▸ **Task to carry out**
Write the data out again, exactly as given.

▸ **Material**
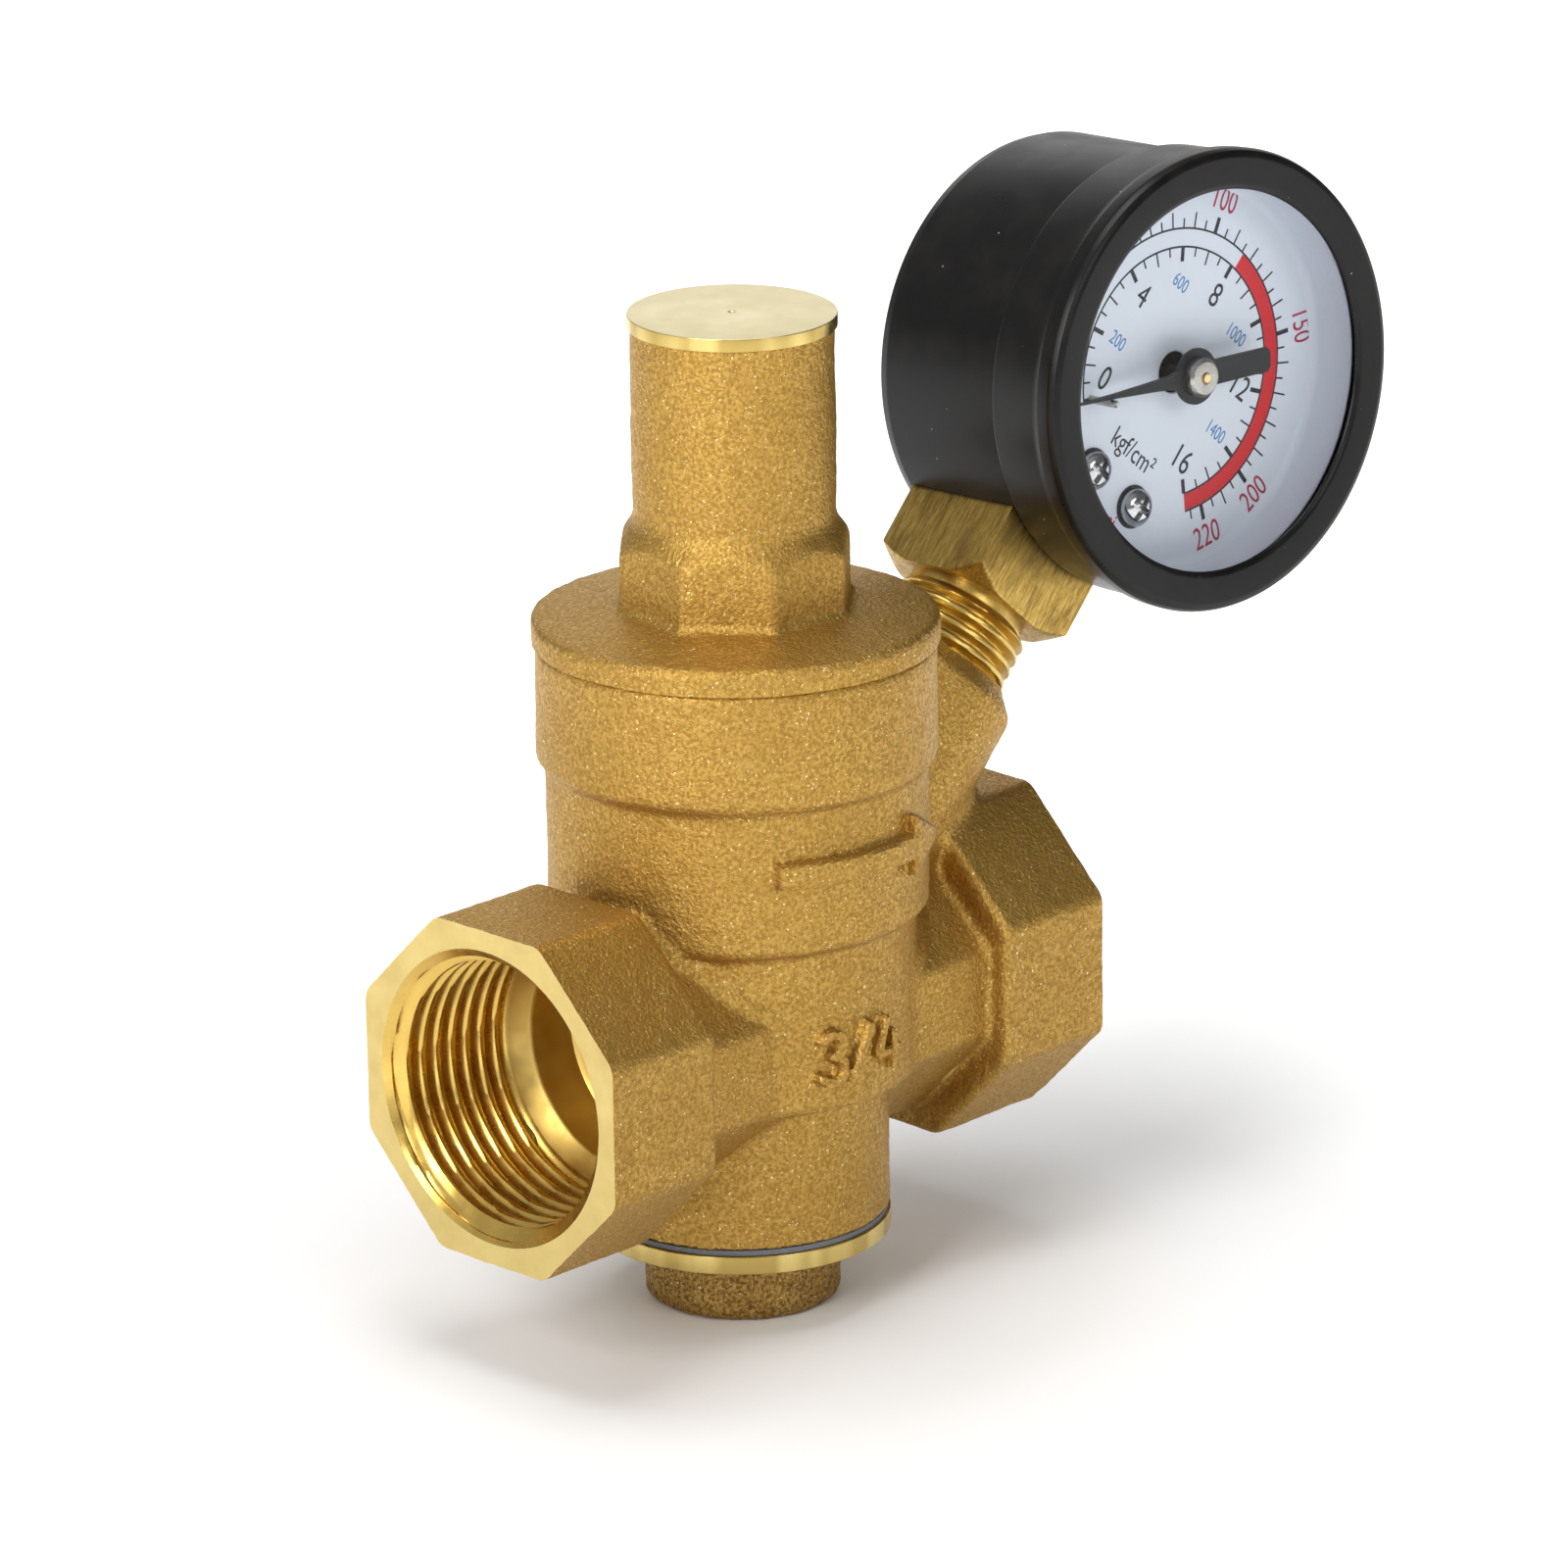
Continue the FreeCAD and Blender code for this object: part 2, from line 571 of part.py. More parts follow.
def bourdon_tube():
    """Flattened C-shaped tube from the inner block round to its free end."""
    depth, start = 4.0, 104.0
    section = Part.Ellipse(V(tube_r, depth + 1.8, 0), V(tube_r + 0.5, depth, 0), V(tube_r, depth, 0))
    face = Part.Face(Part.Wire(section.toShape()))
    face.rotate(CENTRE, BACK, start)
    swept = face.revolve(CENTRE, BACK, 360 - tube_end_angle - start)
    block = box(-5.5, 5.5, inner_block_front, case_back, -17.0, inner_block_top)
    return on_gauge(swept.cut([block, rod(1.3, 0.3, 6.2, BACK, tube_end())]))


def tube_tip():
    return on_gauge(rod(1.3, 0.3, 6.2, BACK, tube_end()))


def link():
    """Flat bar from the tube's tip to the sector's tail, with its pin at the tail."""
    bearing = math.radians(sector_bearing + sector_sweep / 2)
    tail = SECTOR_PIVOT + V(3.0 * math.sin(bearing), 0, 3.0 * math.cos(bearing))
    start = tube_end()
    along = (tail - start).normalize()
    across = along.cross(BACK) * 0.6
    corners = [start + across, tail + across, tail - across, start - across]
    bar = prism([V(p.x, -0.3, p.z) for p in corners], 0.6, BACK)
    ends = [rod(0.9, -0.3, 0.3, BACK, place) for place in (start, tail)]
    pin = rod(0.4, -0.77, 0.0, BACK, tail)
    return on_gauge(bar.multiFuse(ends + [pin]).removeSplitter())


def pointer():
    """Needle, wide tail, hub disc and sleeve on the arbor."""
    turn = math.radians(rest_angle)
    front, back = blade_front, blade_back
    blade = gear_prism([(needle_r, 0.0), (2.2, 0.30), (tail_r, math.pi - 0.115),
                        (tail_r, math.pi + 0.115), (2.2, -0.30)], CENTRE, turn, front, back)
    hub = rod(hub_r, front, back + 0.3, BACK)
    sleeve = rod(1.1, back, dial_face - 1.0, BACK)
    return on_gauge(blade.multiFuse([hub, sleeve]).cut(rod(0.6, -15, -8, BACK)).removeSplitter())


def pointer_cap():
    front = blade_front - cap_hub_height
    return on_gauge(lathe([(0.4, blade_front), (cap_hub_r, blade_front),
                           (cap_hub_r, front + 0.35), (cap_hub_r - 0.3, front), (0.4, front)],
                          CENTRE, BACK))


def hairspring():
    """Flat spiral between the arbor and a stud on the front plate."""
    turns, inner_r, outer_r, strip = 4.0, 1.0, 4.6, 0.14

    def spiral(offset):
        count = 96
        points = []
        for step in range(count + 1):
            angle = 2 * math.pi * turns * step / count
            radius = inner_r + (outer_r - inner_r) * step / count + offset
            points.append(V(radius * math.cos(angle), -2.9, radius * math.sin(angle)))
        curve = Part.BSplineCurve()
        curve.interpolate(points)
        return curve.toShape(), points[0], points[-1]

    inside, inside_start, inside_end = spiral(0.0)
    outside, outside_start, outside_end = spiral(strip)
    wire = Part.Wire([inside, Part.LineSegment(inside_end, outside_end).toShape(), outside,
                      Part.LineSegment(outside_start, inside_start).toShape()])
    return on_gauge(Part.Face(wire).extrude(BACK * 0.5))


def hairspring_stud():
    return on_gauge(rod(0.5, plate_front + plate_thick, -2.3, BACK, V(5.24, 0, 0)))


BUILDERS = {
    "valve_body": valve_body,
    "seat_insert": seat_insert,
    "bonnet": bonnet,
    "bonnet_gasket": bonnet_gasket,
    "bottom_plug": bottom_plug,
    "plug_gasket": plug_gasket,
    "top_cap": top_cap,
    "cap_oring": cap_oring,
    "adjusting_screw": adjusting_screw,
    "spring_seat": spring_seat,
    "regulating_spring": regulating_spring,
    "piston": piston,
    "piston_oring": piston_oring,
    "valve_stem": valve_stem,
    "disc_washer": lambda: tube(stem_r, 4.2, disc_top, disc_top + 1.0),
    "valve_disc": lambda: tube(stem_r, 6.2, disc_z, disc_top),
    "disc_holder": disc_holder,
    "lock_nut": lock_nut,
    "gauge_socket": gauge_socket,
    "gauge_case": gauge_case,
    "bezel_ring": bezel_ring,
    "lens": lens,
    "lens_gasket": lens_gasket,
    "dial_plate": dial_plate,
    "dial_spacers": dial_spacers,
    "dial_screws": dial_screws,
    "case_screws": case_screws,
    "stop_pin": stop_pin,
    "arbor_pinion": arbor_pinion,
    "pointer": pointer,
    "pointer_cap": pointer_cap,
    "sector_gear": sector_gear,
    "sector_arbor": sector_arbor,
    "movement_front_plate": lambda: movement_plate(plate_front),
    "movement_back_plate": lambda: movement_plate(plate_back),
    "movement_pillars": movement_pillars,
    "bourdon_tube": bourdon_tube,
    "tube_tip": tube_tip,
    "link": link,
    "hairspring": hairspring,
    "hairspring_stud": hairspring_stud,
}


def main():
    os.makedirs("parts", exist_ok=True)
    for name, build in BUILDERS.items():
        shape = build()
        solids = shape.Solids
        shape = solids[0] if len(solids) == 1 else Part.makeCompound(solids)
        print(f"{name:22s} solids {len(solids)} valid {shape.isValid()} volume {shape.Volume:9.1f}")
        shape.exportStep(f"parts/{name}.step")


main()
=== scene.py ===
import json
import math

import bmesh
import bpy
import numpy as np
from mathutils import Matrix, Vector, geometry, noise


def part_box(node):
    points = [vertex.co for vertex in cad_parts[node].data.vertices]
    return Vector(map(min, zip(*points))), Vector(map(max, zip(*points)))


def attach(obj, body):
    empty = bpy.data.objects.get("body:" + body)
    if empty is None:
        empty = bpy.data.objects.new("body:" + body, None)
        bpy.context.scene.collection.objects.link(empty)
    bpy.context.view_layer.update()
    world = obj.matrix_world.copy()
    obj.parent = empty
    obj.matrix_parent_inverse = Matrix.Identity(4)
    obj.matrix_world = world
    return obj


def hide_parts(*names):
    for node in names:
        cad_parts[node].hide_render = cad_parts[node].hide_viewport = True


MM = 0.001
TINY = 1e-6
TAU = 2 * math.pi
UP = Vector((0, 0, 1))
LEVEL = Vector((1, 0, 0)), Vector((0, 1, 0))

# Looks of the pressure reducing valve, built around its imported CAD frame.
#
# The builders work in millimetres in the frame's own axes, and make_piece() turns them into
# metres.  +Z is up the stem, +X is the flow direction, and the gauge's dial faces -Y.
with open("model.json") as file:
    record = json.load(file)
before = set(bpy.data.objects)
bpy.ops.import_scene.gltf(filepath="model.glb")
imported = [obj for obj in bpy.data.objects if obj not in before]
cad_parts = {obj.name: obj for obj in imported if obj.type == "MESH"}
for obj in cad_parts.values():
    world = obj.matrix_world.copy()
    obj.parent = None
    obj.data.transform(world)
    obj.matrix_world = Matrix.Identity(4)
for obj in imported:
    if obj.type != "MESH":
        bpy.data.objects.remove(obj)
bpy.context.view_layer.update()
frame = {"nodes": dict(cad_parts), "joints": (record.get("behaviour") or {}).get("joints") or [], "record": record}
record = frame["record"]
mounts = {mount["name"]: mount for mount in record["mounts"]}
joints = {joint["name"]: joint for joint in frame["joints"]}


def node_span(node, axis):
    """Lowest and highest coordinate of a CAD node on one axis, in millimetres."""
    low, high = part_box(node)
    return low[axis] / MM, high[axis] / MM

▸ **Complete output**
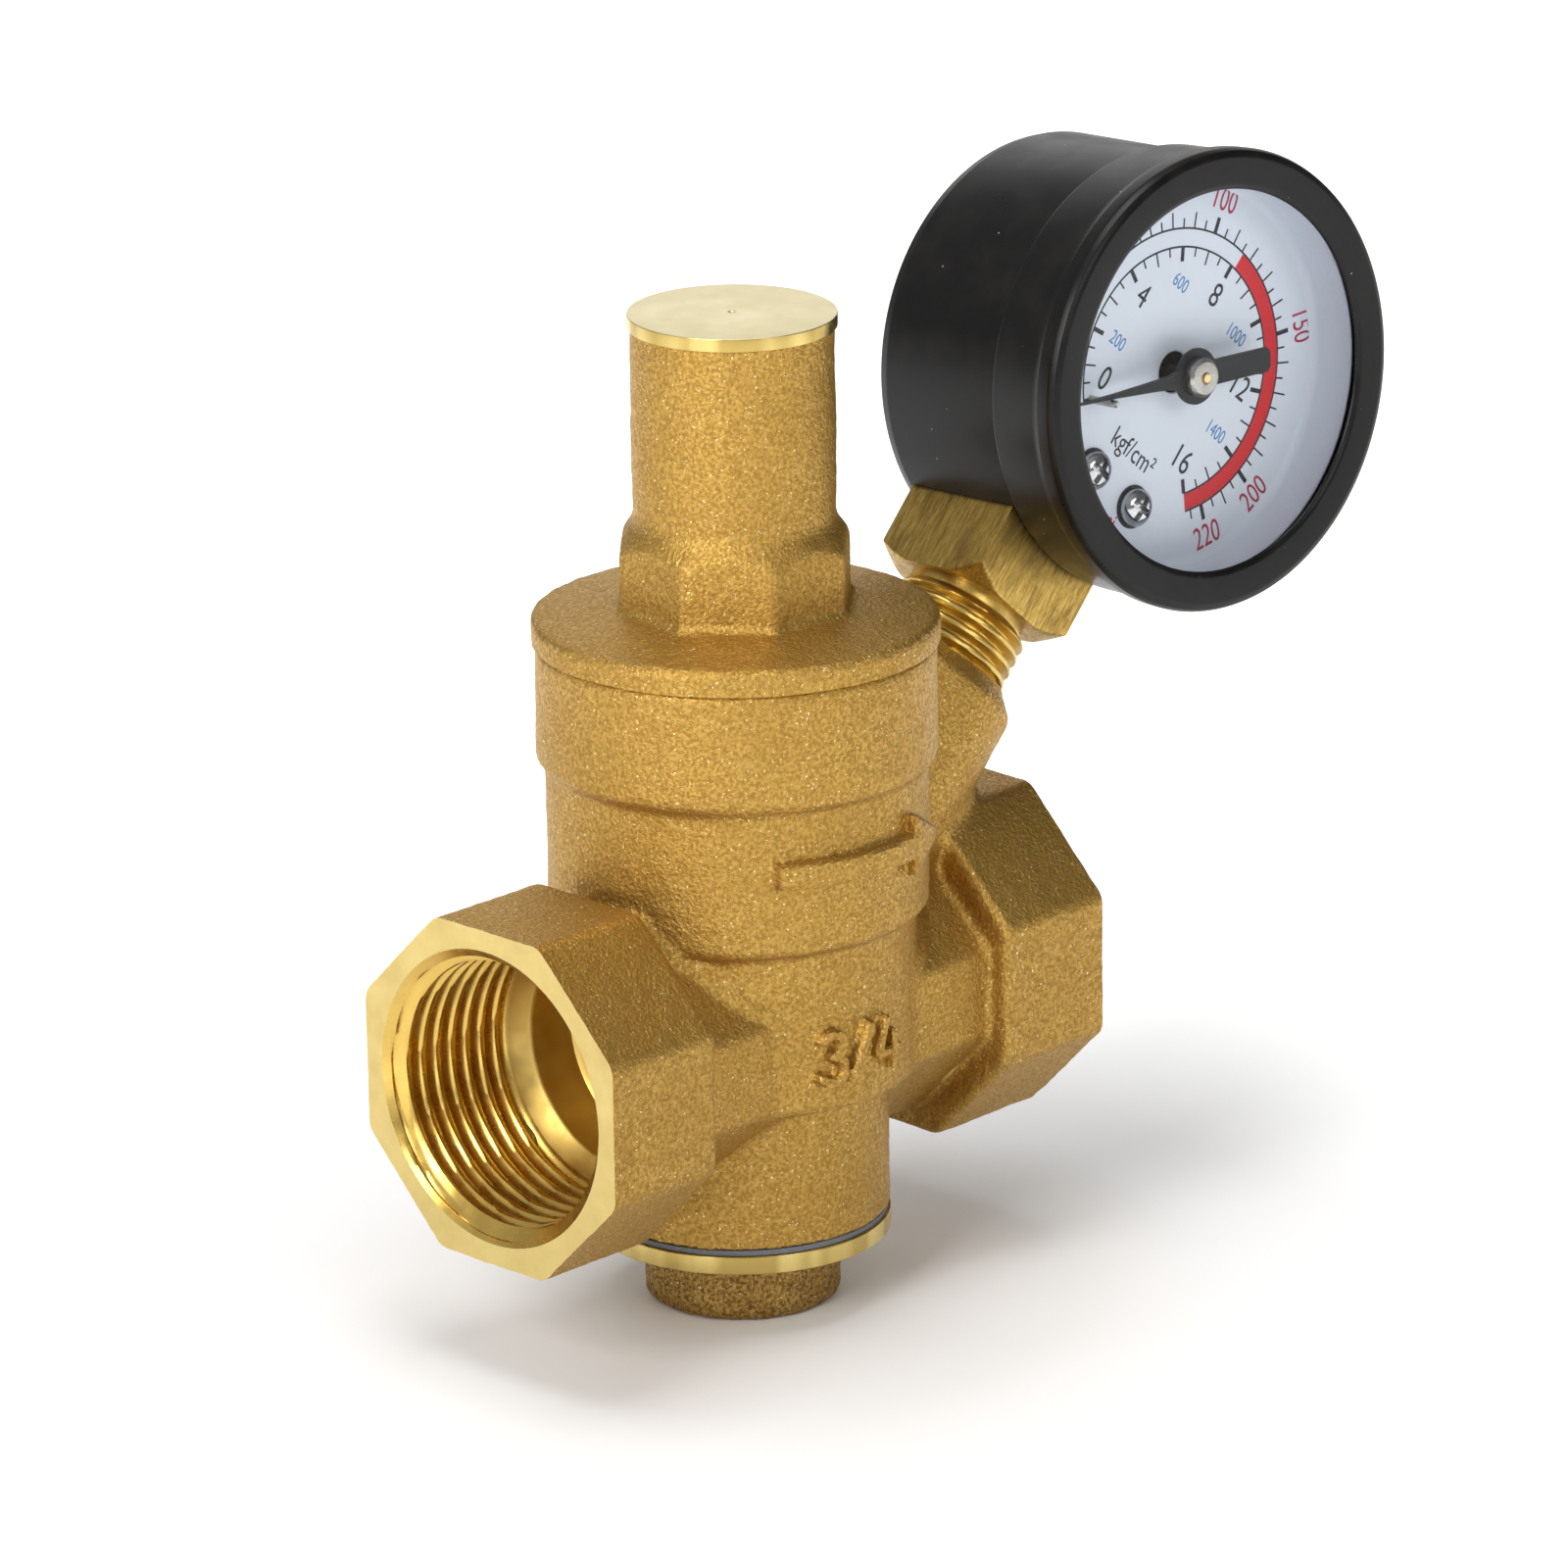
Continue the FreeCAD and Blender code for this object: part 2, from line 571 of part.py. More parts follow.
def bourdon_tube():
    """Flattened C-shaped tube from the inner block round to its free end."""
    depth, start = 4.0, 104.0
    section = Part.Ellipse(V(tube_r, depth + 1.8, 0), V(tube_r + 0.5, depth, 0), V(tube_r, depth, 0))
    face = Part.Face(Part.Wire(section.toShape()))
    face.rotate(CENTRE, BACK, start)
    swept = face.revolve(CENTRE, BACK, 360 - tube_end_angle - start)
    block = box(-5.5, 5.5, inner_block_front, case_back, -17.0, inner_block_top)
    return on_gauge(swept.cut([block, rod(1.3, 0.3, 6.2, BACK, tube_end())]))


def tube_tip():
    return on_gauge(rod(1.3, 0.3, 6.2, BACK, tube_end()))


def link():
    """Flat bar from the tube's tip to the sector's tail, with its pin at the tail."""
    bearing = math.radians(sector_bearing + sector_sweep / 2)
    tail = SECTOR_PIVOT + V(3.0 * math.sin(bearing), 0, 3.0 * math.cos(bearing))
    start = tube_end()
    along = (tail - start).normalize()
    across = along.cross(BACK) * 0.6
    corners = [start + across, tail + across, tail - across, start - across]
    bar = prism([V(p.x, -0.3, p.z) for p in corners], 0.6, BACK)
    ends = [rod(0.9, -0.3, 0.3, BACK, place) for place in (start, tail)]
    pin = rod(0.4, -0.77, 0.0, BACK, tail)
    return on_gauge(bar.multiFuse(ends + [pin]).removeSplitter())


def pointer():
    """Needle, wide tail, hub disc and sleeve on the arbor."""
    turn = math.radians(rest_angle)
    front, back = blade_front, blade_back
    blade = gear_prism([(needle_r, 0.0), (2.2, 0.30), (tail_r, math.pi - 0.115),
                        (tail_r, math.pi + 0.115), (2.2, -0.30)], CENTRE, turn, front, back)
    hub = rod(hub_r, front, back + 0.3, BACK)
    sleeve = rod(1.1, back, dial_face - 1.0, BACK)
    return on_gauge(blade.multiFuse([hub, sleeve]).cut(rod(0.6, -15, -8, BACK)).removeSplitter())


def pointer_cap():
    front = blade_front - cap_hub_height
    return on_gauge(lathe([(0.4, blade_front), (cap_hub_r, blade_front),
                           (cap_hub_r, front + 0.35), (cap_hub_r - 0.3, front), (0.4, front)],
                          CENTRE, BACK))


def hairspring():
    """Flat spiral between the arbor and a stud on the front plate."""
    turns, inner_r, outer_r, strip = 4.0, 1.0, 4.6, 0.14

    def spiral(offset):
        count = 96
        points = []
        for step in range(count + 1):
            angle = 2 * math.pi * turns * step / count
            radius = inner_r + (outer_r - inner_r) * step / count + offset
            points.append(V(radius * math.cos(angle), -2.9, radius * math.sin(angle)))
        curve = Part.BSplineCurve()
        curve.interpolate(points)
        return curve.toShape(), points[0], points[-1]

    inside, inside_start, inside_end = spiral(0.0)
    outside, outside_start, outside_end = spiral(strip)
    wire = Part.Wire([inside, Part.LineSegment(inside_end, outside_end).toShape(), outside,
                      Part.LineSegment(outside_start, inside_start).toShape()])
    return on_gauge(Part.Face(wire).extrude(BACK * 0.5))


def hairspring_stud():
    return on_gauge(rod(0.5, plate_front + plate_thick, -2.3, BACK, V(5.24, 0, 0)))


BUILDERS = {
    "valve_body": valve_body,
    "seat_insert": seat_insert,
    "bonnet": bonnet,
    "bonnet_gasket": bonnet_gasket,
    "bottom_plug": bottom_plug,
    "plug_gasket": plug_gasket,
    "top_cap": top_cap,
    "cap_oring": cap_oring,
    "adjusting_screw": adjusting_screw,
    "spring_seat": spring_seat,
    "regulating_spring": regulating_spring,
    "piston": piston,
    "piston_oring": piston_oring,
    "valve_stem": valve_stem,
    "disc_washer": lambda: tube(stem_r, 4.2, disc_top, disc_top + 1.0),
    "valve_disc": lambda: tube(stem_r, 6.2, disc_z, disc_top),
    "disc_holder": disc_holder,
    "lock_nut": lock_nut,
    "gauge_socket": gauge_socket,
    "gauge_case": gauge_case,
    "bezel_ring": bezel_ring,
    "lens": lens,
    "lens_gasket": lens_gasket,
    "dial_plate": dial_plate,
    "dial_spacers": dial_spacers,
    "dial_screws": dial_screws,
    "case_screws": case_screws,
    "stop_pin": stop_pin,
    "arbor_pinion": arbor_pinion,
    "pointer": pointer,
    "pointer_cap": pointer_cap,
    "sector_gear": sector_gear,
    "sector_arbor": sector_arbor,
    "movement_front_plate": lambda: movement_plate(plate_front),
    "movement_back_plate": lambda: movement_plate(plate_back),
    "movement_pillars": movement_pillars,
    "bourdon_tube": bourdon_tube,
    "tube_tip": tube_tip,
    "link": link,
    "hairspring": hairspring,
    "hairspring_stud": hairspring_stud,
}


def main():
    os.makedirs("parts", exist_ok=True)
    for name, build in BUILDERS.items():
        shape = build()
        solids = shape.Solids
        shape = solids[0] if len(solids) == 1 else Part.makeCompound(solids)
        print(f"{name:22s} solids {len(solids)} valid {shape.isValid()} volume {shape.Volume:9.1f}")
        shape.exportStep(f"parts/{name}.step")


main()
=== scene.py ===
import json
import math

import bmesh
import bpy
import numpy as np
from mathutils import Matrix, Vector, geometry, noise


def part_box(node):
    points = [vertex.co for vertex in cad_parts[node].data.vertices]
    return Vector(map(min, zip(*points))), Vector(map(max, zip(*points)))


def attach(obj, body):
    empty = bpy.data.objects.get("body:" + body)
    if empty is None:
        empty = bpy.data.objects.new("body:" + body, None)
        bpy.context.scene.collection.objects.link(empty)
    bpy.context.view_layer.update()
    world = obj.matrix_world.copy()
    obj.parent = empty
    obj.matrix_parent_inverse = Matrix.Identity(4)
    obj.matrix_world = world
    return obj


def hide_parts(*names):
    for node in names:
        cad_parts[node].hide_render = cad_parts[node].hide_viewport = True


MM = 0.001
TINY = 1e-6
TAU = 2 * math.pi
UP = Vector((0, 0, 1))
LEVEL = Vector((1, 0, 0)), Vector((0, 1, 0))

# Looks of the pressure reducing valve, built around its imported CAD frame.
#
# The builders work in millimetres in the frame's own axes, and make_piece() turns them into
# metres.  +Z is up the stem, +X is the flow direction, and the gauge's dial faces -Y.
with open("model.json") as file:
    record = json.load(file)
before = set(bpy.data.objects)
bpy.ops.import_scene.gltf(filepath="model.glb")
imported = [obj for obj in bpy.data.objects if obj not in before]
cad_parts = {obj.name: obj for obj in imported if obj.type == "MESH"}
for obj in cad_parts.values():
    world = obj.matrix_world.copy()
    obj.parent = None
    obj.data.transform(world)
    obj.matrix_world = Matrix.Identity(4)
for obj in imported:
    if obj.type != "MESH":
        bpy.data.objects.remove(obj)
bpy.context.view_layer.update()
frame = {"nodes": dict(cad_parts), "joints": (record.get("behaviour") or {}).get("joints") or [], "record": record}
record = frame["record"]
mounts = {mount["name"]: mount for mount in record["mounts"]}
joints = {joint["name"]: joint for joint in frame["joints"]}


def node_span(node, axis):
    """Lowest and highest coordinate of a CAD node on one axis, in millimetres."""
    low, high = part_box(node)
    return low[axis] / MM, high[axis] / MM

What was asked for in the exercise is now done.